Honneur à qui s’insurge contre un tel état de choses et réclame ses droits d’humain à ceux qui ne comprennent pas leurs devoirs, et sont incapables d’user dignement de leurs droits ! Il faut citer à ce propos le rare et magnifique exemple, signalé par l’Aurore, d’un patron, M. Hills, constructeur de navires, qui prête six millions aux grévistes (sans intérêt) pour soutenir leur grève ! Il va sans dire que celui-ci n’est pas de l’association patronale et concède la journée de huit heures à ses ouvriers. Tant d’originalité ne se verra-t-elle jamais qu’en Angleterre ? Espérons !
Réveillés d’un long sommeil par les révélations de la Révolution de 89 — ne disons plus française, mais humaine, car elle fut humaine avant tout — les ouvriers veulent devenir hommes, maîtres d’eux-mêmes, s’élever à la vie supérieure de l’humanité.
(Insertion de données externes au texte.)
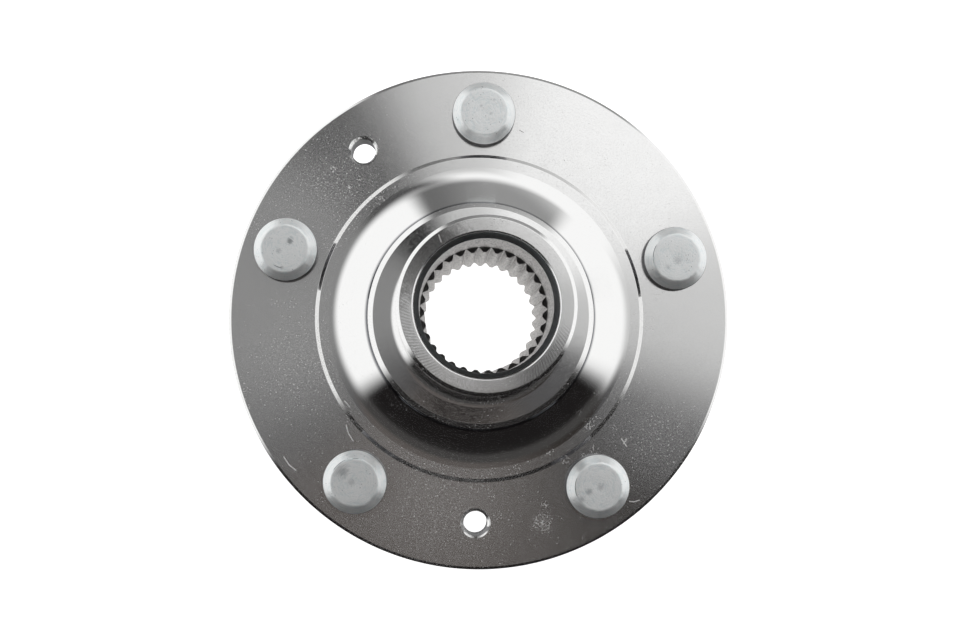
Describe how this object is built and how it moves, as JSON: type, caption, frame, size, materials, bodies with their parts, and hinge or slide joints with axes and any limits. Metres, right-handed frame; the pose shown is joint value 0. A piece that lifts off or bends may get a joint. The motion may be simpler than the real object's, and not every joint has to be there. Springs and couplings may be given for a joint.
{
  "type": "wheel hub",
  "caption": "Driven wheel hub: round flange with pressed-in wheel studs, raised neck, bearing journal, splined axle bore, wheel pilot and tapped disc screw holes.",
  "frame": {"origin": "centre of the wheel pilot, in the plane of the outboard face that the brake disc is clamped to", "axes": "+Z along the axle axis, inboard, towards the end of the bearing journal; +Y towards the first wheel stud"},
  "size_m": [0.14, 0.14, 0.0993],
  "materials": {
    "turned_steel": "fine turned",
    "zinc_plated_steel": "matte zinc plated"
  },
  "bodies": {
    "root": {"hub_flange": "turned_steel", "wheel_stud_1": "zinc_plated_steel", "wheel_stud_2": "zinc_plated_steel", "wheel_stud_3": "zinc_plated_steel", "wheel_stud_4": "zinc_plated_steel", "wheel_stud_5": "zinc_plated_steel"}
  },
  "joints": []
}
Ils y apporteront des inspirations plus robustes et plus vraies que celles de la bourgeoisie ; car il n’y aura plus de classe inférieure, et c’est une vie nouvelle qui s’ouvrira, non pas seulement pour eux, mais pour notre race entière.
Aujourd’hui, nous vivons, tous tant que nous sommes, d’une vie factice, emprisonnée dans les langes de la barbarie primitive, égoïste, vaniteuse et avilissante. Ignorants des solidarités qui nous étreignent, nous subissons, sans savoir, d’où il vient, le mal que nous infligeons à d’autres. Combien parmi nous, protagonistes de la libre pensée, souffrent de l’abaissement moral où nous vivons, de l’objection, des crimes du pouvoir qui nous représente, et ne se disent pas que nous ayons une part méritée dans ces hontes et ces tristesses par notre indifférence relative pour l’ignorance et les maux du peuple ? Aidons de toutes nos forces l’ouvrier à s’affranchir ! Cherchons par tous les moyens à éclairer le paysan, à élever sa pensée ! Combattons la lèpre infectieuse de ce qu’on appelle les hautes classes ; abdiquons l’amour de l’or pour l’amour de l’humanité : nous aurons travaillé pour nous-mêmes et pour nos descendants.
La grève est un moyen redoutable pour le travailleur sans pain assuré. Et, cependant, il n’en a pas d’autre, vu les combinaisons savantes de l’organisation sociale actuelle. Il faut donc soutenir la grève ; car la chaîne qui lie le peuple aux capitalistes, c’est la faim. Il faut que le prolétariat, aujourd’hui, étroitement uni, s’obstinant dans sa force, la force du nombre, mette les patrons en mesure de choisir entre une concession relative et la ruine complète de leur industrie.
De même qu’un général habile s’efforce de diviser les troupes de l’ennemi, afin de les battre successivement, de même les patrons, s’adressant à un nombre restreint de prolétaires, dont ils excitent les concurrences et les jalousies, ne peuvent manquer de vaincre. Seul en face de l’usinier, dans les mains duquel brille la pièce d’or, le pauvre affamé et intimidé cède facilement. Mais quand le prolétariat tout entier, uni par son intérêt et par son serment, fera face à une poignée de capitalistes, la force de l’or et celle de l’intrigue se trouveront largement balancées ; et ces millions d’associés, qui la veille, un à un, ne pouvaient que choisir entre la misère et la mort, oseront à leur tour dire à ce millier de spéculateurs oisifs : Que pouvez-vous sans nous ?
Et ils auront raison ! Il peut y avoir des ateliers sans patron, mais non des patrons sans ouvriers.